The system was installed in May, and since then, Mr Neuschaefer has been exploring methods of cooling down the solar panels. So far, the best way appears to be using pipes that pump water through the system. The company's tests have shown that the flow of treated water cuts temperatures on the solar panels in half, from 80°C to 40°C. Once a cooling system has been chosen, the project's next step will involve connecting a battery to the system to store the generated electricity.
However, since the sale of green energy into Dubai's grid is not allowed, any power produced would have to be used on the company's premises. Waagner Biro Gulf is still seeking a patent for the process, but Mr Neuschaefer said it has already brought interest from a group of developers seeking to build a new mosque. While the innovation is still in the development stages, news of the idea earned a positive reaction from the UAE's main environmental group.
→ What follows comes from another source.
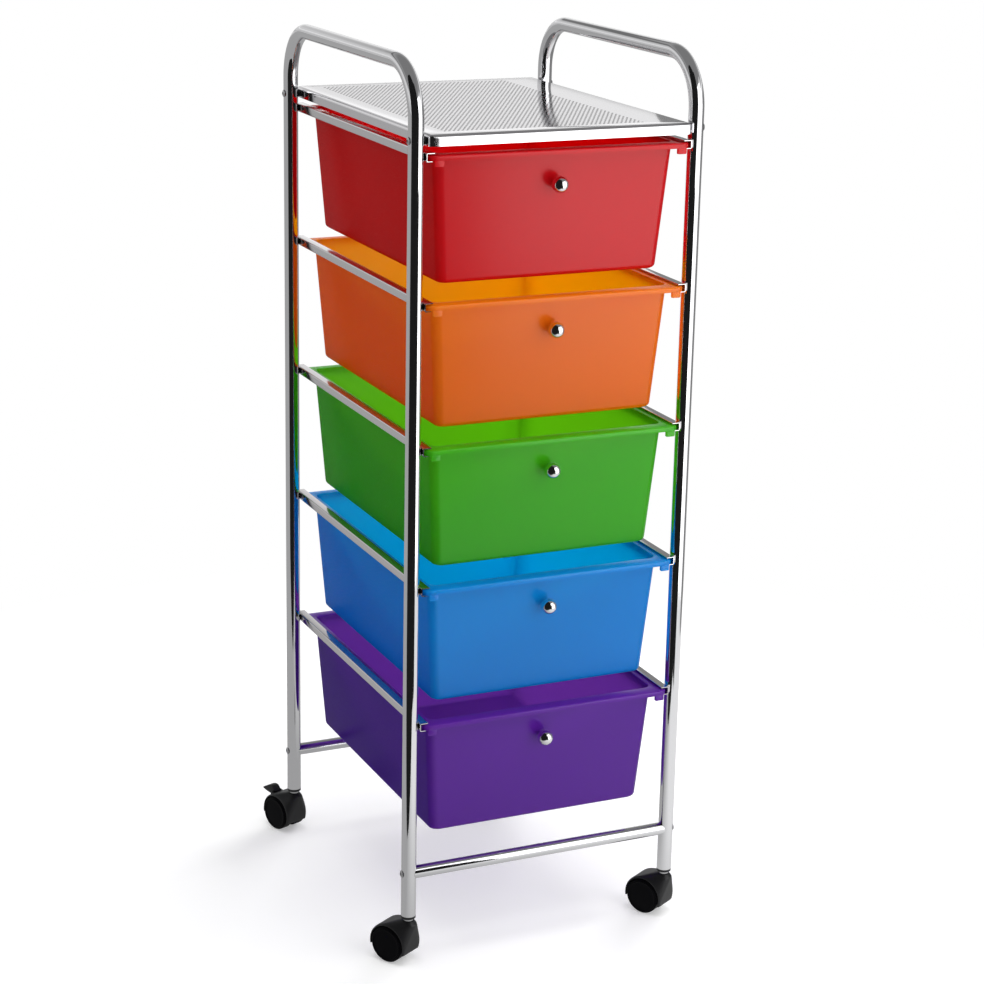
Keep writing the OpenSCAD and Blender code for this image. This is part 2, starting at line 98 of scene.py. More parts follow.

Success, however, will depend on how it could be applied, said Tanzeed Alam, sustainability and climate change manager at the Emirates Wildlife Society-World Wide Fund for Nature. "Any project that demonstrates the role of solar in providing a low-carbon source of energy is welcome and much needed in the UAE," he said. "However, the extent to which such a project can reduce the UAE's carbon footprint will depend on the scale and timescale over which it is implemented."